Head & Shoulders: Recognizing Classic Crypto Tops
Head & Shoulders: Recognizing Classic Crypto Tops
The world of cryptocurrency trading can be exhilarating, but also fraught with risk. Identifying potential market reversals is crucial for protecting capital and maximizing profits. One of the most recognizable and reliable chart patterns for spotting potential tops – times when an asset is likely to begin a sustained downtrend – is the “Head and Shoulders” pattern. This article will provide a beginner-friendly guide to recognizing this pattern, understanding its implications, and incorporating confirmation from other technical indicators. We’ll also discuss how this applies to both the spot market and the world of crypto futures trading, including perpetual contracts.
What is the Head and Shoulders Pattern?
The Head and Shoulders pattern is a bearish reversal pattern that forms after an uptrend. It visually resembles a head with two shoulders. It suggests that the bullish momentum is waning and that sellers are starting to take control. The pattern consists of three key parts:
- Left Shoulder: The initial peak in the uptrend. Price rises to a high, then retraces downwards.
- Head: A higher peak than the left shoulder. This represents the last burst of bullish strength. Price rises again, exceeding the previous high, then retraces.
- Right Shoulder: A peak roughly equal in height to the left shoulder. This indicates weakening bullish momentum. Price rises again, but fails to reach the height of the head, then retraces.
- Neckline: A trendline connecting the lows between the left shoulder and the head, and the head and the right shoulder. This is a crucial level for confirmation.

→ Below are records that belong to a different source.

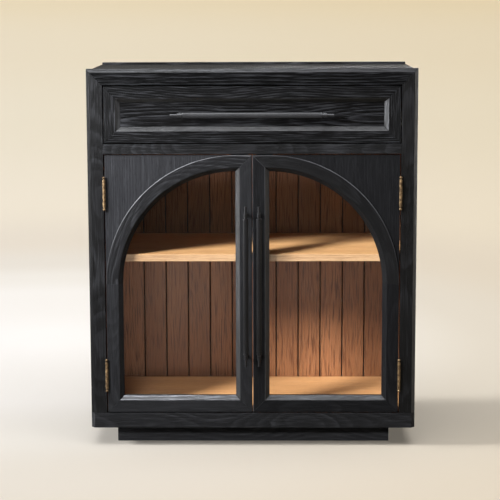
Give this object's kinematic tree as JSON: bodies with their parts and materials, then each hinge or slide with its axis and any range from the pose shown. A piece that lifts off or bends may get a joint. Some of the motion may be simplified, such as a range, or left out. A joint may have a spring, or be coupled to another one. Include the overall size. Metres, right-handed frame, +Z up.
{
  "type": "apothecary cabinet",
  "caption": "Black oak cabinet with an inset drawer over two arched glass doors, a natural oak interior with an adjustable shelf, bar pulls and a recessed plinth.",
  "frame": {"origin": "centre of the bounding box's bottom face, on the floor", "axes": "+Z up, +X to the right seen from the front, +Y from the front towards the back; the doors and drawer face -Y"},
  "size_m": [0.914, 0.4984, 1.064],
  "materials": {
    "black_oak": "matte black stain over open grain",
    "natural_oak": "satin clear lacquer",
    "glass": "clear float glass",
    "antique_brass": "antiqued, satin",
    "black_metal": "satin black",
    "steel": "zinc plated"
  },
  "bodies": {
    "case": {"face_left_stile": "black_oak", "face_right_stile": "black_oak", "face_top_rail": "black_oak", "face_divider_rail": "black_oak", "face_bottom_rail": "black_oak", "left_side_panel": "black_oak", "right_side_panel": "black_oak", "top_panel": "black_oak", "drawer_deck": "natural_oak", "floor_panel": "natural_oak", "rear_top_rail": "black_oak", "rear_bottom_rail": "black_oak", "rear_stiles": "black_oak", "back_planks": "natural_oak", "shelf": "natural_oak", "shelf_pins": "steel", "plinth_long_rails": "black_oak", "plinth_side_rails": "black_oak", "plinth_corner_blocks": "natural_oak", "door_catches": "black_metal", "slide_spacers": "natural_oak", "slide_outer_members": "steel", "hinge_frame_leaves": "antique_brass", "hinge_pins": "antique_brass", "frame_hinge_screws": "antique_brass"},
    "slide_middle": {"slide_middle_members": "steel"},
    "drawer": {"drawer_front_rails": "black_oak", "drawer_front_stiles": "black_oak", "drawer_front_panel": "black_oak", "drawer_box_ends": "natural_oak", "drawer_box_sides": "natural_oak", "drawer_bottom": "natural_oak", "slide_inner_members": "steel", "drawer_pull_grip": "black_metal", "drawer_pull_rod": "black_metal", "drawer_pull_posts": "black_metal"},
    "left_door": {"left_door_hinge_stile": "black_oak", "left_door_meeting_stile": "black_oak", "left_door_bottom_rail": "black_oak", "left_door_arch_rail": "black_oak", "left_door_spandrel": "black_oak", "left_door_glass": "glass", "left_door_glass_beads": "black_oak", "left_door_hinge_leaves": "antique_brass", "left_door_hinge_screws": "antique_brass", "left_door_pull_grip": "black_metal", "left_door_pull_rod": "black_metal", "left_door_pull_posts": "black_metal"},
    "right_door": {"right_door_hinge_stile": "black_oak", "right_door_meeting_stile": "black_oak", "right_door_bottom_rail": "black_oak", "right_door_arch_rail": "black_oak", "right_door_spandrel": "black_oak", "right_door_glass": "glass", "right_door_glass_beads": "black_oak", "right_door_hinge_leaves": "antique_brass", "right_door_hinge_screws": "antique_brass", "right_door_pull_grip": "black_metal", "right_door_pull_rod": "black_metal", "right_door_pull_posts": "black_metal"}
  },
  "joints": [
    {"name": "left_door_hinge", "type": "hinge", "parent": "case", "child": "left_door", "pos_m": [-0.4105, -0.21215, 0.462], "axis": [0, 0, -1], "range_deg": [0, 110]},
    {"name": "right_door_hinge", "type": "hinge", "parent": "case", "child": "right_door", "pos_m": [0.4105, -0.21215, 0.462], "axis": [0, 0, 1], "range_deg": [0, 110]},
    {"name": "drawer_slide", "type": "slide", "parent": "case", "child": "drawer", "axis": [0, -1, 0], "range_m": [0, 0.34]},
    {"name": "slide_middle_travel", "type": "slide", "parent": "case", "child": "slide_middle", "axis": [0, -1, 0], "range_m": [0, 0.17]}
  ],
  "couplings": [
    {"joint": "slide_middle_travel", "follows": "drawer_slide", "ratio": 0.5}
  ]
}
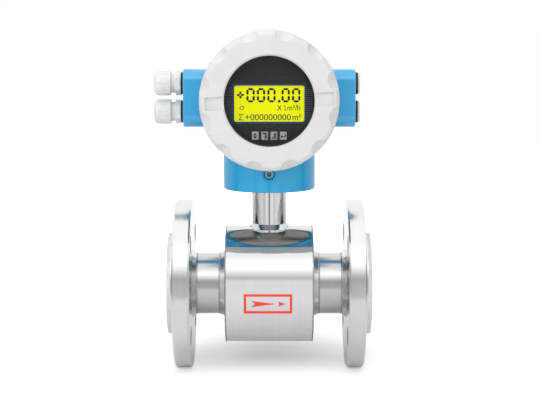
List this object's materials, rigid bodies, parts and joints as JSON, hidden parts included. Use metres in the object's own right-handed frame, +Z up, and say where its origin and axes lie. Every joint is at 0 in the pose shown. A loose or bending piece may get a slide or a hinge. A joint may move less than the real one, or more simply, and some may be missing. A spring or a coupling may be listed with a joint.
{
  "type": "electromagnetic flow meter",
  "caption": "Flanged flow meter: a polished tube sensor on a pipe spool with a round converter head, a display window, two cable glands and screw covers.",
  "frame": {"origin": "on the pipe axis at mid-length of the sensor", "axes": "+X along the flow, +Z up to the converter head, the display faces -Y"},
  "size_m": [0.2098, 0.165, 0.33],
  "materials": {
    "blue_paint": "gloss",
    "white_paint": "satin",
    "polished_steel": "polished",
    "machined_steel": "machined",
    "dark_steel": "dull",
    "screw_steel": "blackened",
    "electrode_steel": "polished",
    "ptfe": "matt",
    "copper": "varnished",
    "soft_iron": "rolled",
    "black_rubber": "matt",
    "grey_rubber": "matt",
    "nylon": "satin",
    "insulator_plastic": "matt",
    "glass": "clear",
    "mask_plastic": "matt",
    "navy_plastic": "gloss",
    "lcd_yellow": "lit",
    "key_plastic": "satin",
    "board_green": "lacquered",
    "black_plastic": "satin",
    "can_aluminium": "satin",
    "red_paint": "matt",
    "lead_jacket": "matt",
    "brass": "turned"
  },
  "bodies": {
    "meter": {"measuring_tube": "machined_steel", "liner": "ptfe", "inlet_flange": "polished_steel", "outlet_flange": "polished_steel", "sensor_shell": "polished_steel", "inlet_end_cap": "machined_steel", "outlet_end_cap": "machined_steel", "neck_tube": "polished_steel", "neck_plate": "dark_steel", "neck_gasket": "black_rubber", "neck_screws": "screw_steel", "upper_coil": "copper", "lower_coil": "copper", "upper_pole_shoe": "soft_iron", "lower_pole_shoe": "soft_iron", "magnet_yoke": "soft_iron", "front_electrode": "electrode_steel", "rear_electrode": "electrode_steel", "front_insulator": "insulator_plastic", "rear_insulator": "insulator_plastic", "electrode_nuts": "brass", "lead_grommet": "black_rubber", "sensor_leads": "lead_jacket", "flow_arrow_mark": "red_paint", "housing": "blue_paint", "earth_screw": "screw_steel", "display_mask": "mask_plastic", "lcd_frame": "navy_plastic", "lcd_panel": "lcd_yellow", "display_board": "board_green", "display_pillars": "brass", "board_pillars": "brass", "main_board": "board_green", "transformer": "black_plastic", "capacitors": "can_aluminium", "terminal_block": "black_plastic", "terminal_screws": "screw_steel", "upper_gland_washer": "black_rubber", "upper_gland_body": "nylon", "lower_gland_washer": "black_rubber", "lower_gland_body": "nylon"},
    "front_seal_ring": {"front_cover_seal": "black_rubber"},
    "front_cover_set": {"front_cover": "white_paint", "window_glass": "glass", "window_gasket": "grey_rubber", "window_clamp_ring": "can_aluminium"},
    "rear_seal_ring": {"rear_cover_seal": "black_rubber"},
    "rear_cover_set": {"rear_cover": "white_paint"},
    "upper_gland_ring": {"upper_gland_seal": "black_rubber"},
    "upper_gland_cap": {"upper_gland_nut": "nylon"},
    "lower_gland_ring": {"lower_gland_seal": "black_rubber"},
    "lower_gland_cap": {"lower_gland_nut": "nylon"},
    "upper_plug_ring": {"upper_plug_washer": "black_rubber"},
    "upper_plug_set": {"upper_plug": "nylon"},
    "lower_plug_ring": {"lower_plug_washer": "black_rubber"},
    "lower_plug_set": {"lower_plug": "nylon"},
    "menu_key": {"menu_key": "key_plastic"},
    "down_key": {"down_key": "key_plastic"},
    "up_key": {"up_key": "key_plastic"},
    "enter_key": {"enter_key": "key_plastic"}
  },
  "joints": [
    {"name": "front_cover_travel", "type": "slide", "parent": "meter", "child": "front_seal_ring", "axis": [0, -1, 0], "range_m": [0, 0.012]},
    {"name": "front_cover_turn", "type": "hinge", "parent": "front_seal_ring", "child": "front_cover_set", "pos_m": [0, -0.0463, 0.1825], "axis": [0, -1, 0], "range_deg": [0, 2160]},
    {"name": "rear_cover_travel", "type": "slide", "parent": "meter", "child": "rear_seal_ring", "axis": [0, 1, 0], "range_m": [0, 0.012]},
    {"name": "rear_cover_turn", "type": "hinge", "parent": "rear_seal_ring", "child": "rear_cover_set", "pos_m": [0, 0.0463, 0.1825], "axis": [0, 1, 0], "range_deg": [0, 2160]},
    {"name": "upper_gland_nut_travel", "type": "slide", "parent": "meter", "child": "upper_gland_ring", "axis": [-1, 0, 0], "range_m": [0, 0.006]},
    {"name": "upper_gland_nut_turn", "type": "hinge", "parent": "upper_gland_ring", "child": "upper_gland_cap", "pos_m": [-0.0953, 0, 0.19615], "axis": [-1, 0, 0], "range_deg": [0, 1440]},
    {"name": "lower_gland_nut_travel", "type": "slide", "parent": "meter", "child": "lower_gland_ring", "axis": [-1, 0, 0], "range_m": [0, 0.006]},
    {"name": "lower_gland_nut_turn", "type": "hinge", "parent": "lower_gland_ring", "child": "lower_gland_cap", "pos_m": [-0.0953, 0, 0.16885], "axis": [-1, 0, 0], "range_deg": [0, 1440]},
    {"name": "upper_plug_travel", "type": "slide", "parent": "meter", "child": "upper_plug_ring", "axis": [1, 0, 0], "range_m": [0, 0.009]},
    {"name": "upper_plug_turn", "type": "hinge", "parent": "upper_plug_ring", "child": "upper_plug_set", "pos_m": [0.0825, 0, 0.19615], "axis": [1, 0, 0], "range_deg": [0, 2160]},
    {"name": "lower_plug_travel", "type": "slide", "parent": "meter", "child": "lower_plug_ring", "axis": [1, 0, 0], "range_m": [0, 0.009]},
    {"name": "lower_plug_turn", "type": "hinge", "parent": "lower_plug_ring", "child": "lower_plug_set", "pos_m": [0.0825, 0, 0.16885], "axis": [1, 0, 0], "range_deg": [0, 2160]},
    {"name": "menu_key_press", "type": "slide", "parent": "meter", "child": "menu_key", "axis": [0, 1, 0], "range_m": [0, 0.0005], "stiffness_N_per_m": 1500},
    {"name": "down_key_press", "type": "slide", "parent": "meter", "child": "down_key", "axis": [0, 1, 0], "range_m": [0, 0.0005], "stiffness_N_per_m": 1500},
    {"name": "up_key_press", "type": "slide", "parent": "meter", "child": "up_key", "axis": [0, 1, 0], "range_m": [0, 0.0005], "stiffness_N_per_m": 1500},
    {"name": "enter_key_press", "type": "slide", "parent": "meter", "child": "enter_key", "axis": [0, 1, 0], "range_m": [0, 0.0005], "stiffness_N_per_m": 1500}
  ],
  "couplings": [
    {"joint": "front_cover_travel", "follows": "front_cover_turn", "m_per_rad": 0.0003183},
    {"joint": "rear_cover_travel", "follows": "rear_cover_turn", "m_per_rad": 0.0003183},
    {"joint": "upper_gland_nut_travel", "follows": "upper_gland_nut_turn", "m_per_rad": 0.0002387},
    {"joint": "lower_gland_nut_travel", "follows": "lower_gland_nut_turn", "m_per_rad": 0.0002387},
    {"joint": "upper_plug_travel", "follows": "upper_plug_turn", "m_per_rad": 0.0002387},
    {"joint": "lower_plug_travel", "follows": "lower_plug_turn", "m_per_rad": 0.0002387}
  ]
}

Identifying the Pattern: A Step-by-Step Guide
Recognizing a Head and Shoulders pattern requires careful observation. Here’s a breakdown of how to identify it:
1. Establish an Uptrend: The pattern only forms *after* a sustained uptrend. Without a prior uptrend, the pattern is invalid. 2. Look for the Left Shoulder: Identify the first peak in the uptrend. This is the left shoulder. 3. Observe the Retracement: Notice the price retracement after forming the left shoulder. This dip forms part of the neckline. 4. Spot the Head: Look for a subsequent peak that is higher than the left shoulder. This is the head. 5. Watch for Another Retracement: Again, observe the price retracement after the head. This further defines the neckline. 6. Identify the Right Shoulder: Look for a final peak that is approximately the same height as the left shoulder. This is the right shoulder. 7. Draw the Neckline: Connect the lows between the left shoulder and the head, and the head and the right shoulder with a trendline. This is the neckline. 8. Confirmation: The pattern is only confirmed when the price breaks *below* the neckline. This break should ideally be accompanied by increased volume.
Example: Imagine Bitcoin (BTC) has been steadily rising. It reaches $30,000 (left shoulder), dips to $28,000, then rallies to $35,000 (head), falls back to $28,000, and finally peaks at $31,000 (right shoulder). If the price then breaks below $28,000, the Head and Shoulders pattern is confirmed.
Confirmation with Technical Indicators
While the Head and Shoulders pattern provides a visual cue, it’s crucial to seek confirmation from other technical indicators. This helps to reduce the risk of false signals. Here are a few key indicators to consider:
- Relative Strength Index (RSI): The RSI measures the magnitude of recent price changes to evaluate overbought or oversold conditions. In a Head and Shoulders pattern, look for *bearish divergence*. This means the price is making higher highs (forming the head and shoulders), but the RSI is making lower highs. This suggests weakening momentum and supports the bearish outlook. A reading above 70 generally indicates overbought conditions.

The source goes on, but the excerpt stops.